PITTSBURGH—Carnegie Mellon University announced today that Goldman Sachs Gives has made a $2 million gift to assist students whose families have been disproportionately affected by America's economic recession. Goldman Sachs Gives is the donor-advised fund of Goldman Sachs partners.

The $2 million gift will be used for scholarships based on financial need and academic performance beginning this semester. The contribution to Carnegie Mellon was made at the recommendation of Paul M. Russo (S'86), managing director at Goldman Sachs. The contribution will fund both endowed and expendable scholarships for students. Both Russo and his wife, Allison (TPR'88), are graduates of Carnegie Mellon.

"Carnegie Mellon students are high academic achievers from diverse communities across America," Russo said. "While many of their families have suffered during this economic downturn, we are optimistic that this gift will have an immediate impact by providing assistance for a number of students to stay in school and graduate.

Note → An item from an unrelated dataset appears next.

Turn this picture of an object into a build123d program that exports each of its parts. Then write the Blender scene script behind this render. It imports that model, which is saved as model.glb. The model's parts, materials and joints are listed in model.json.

We hope that the initiative will be a catalyst for others to act to help close the growing financial support gap."

Established in 2007, Goldman Sachs Gives is a donor-advised fund through which participating managing directors of the firm recommend grants to qualified charitable organizations. Goldman Sachs Gives is designed to harness the collective philanthropic efforts of Goldman Sachs and its people, providing an added means to increase their support of charitable organizations around the world.

"On behalf of the entire Carnegie Mellon University community, I would like to thank Goldman Sachs Gives for this generous gift," said Carnegie Mellon President Jared L. Cohon. "Today's economic climate has caused an increased need for financial support among many of our students. In fact, over the next three years we are expecting that need to increase, both for those already enrolled and those planning to attend our university. Currently we provide $55 million per year for undergraduate financial aid. That is why scholarship support at such a significant level is so timely and critical to ensuring that the best and brightest students can take advantage of a Carnegie Mellon education regardless of their financial means."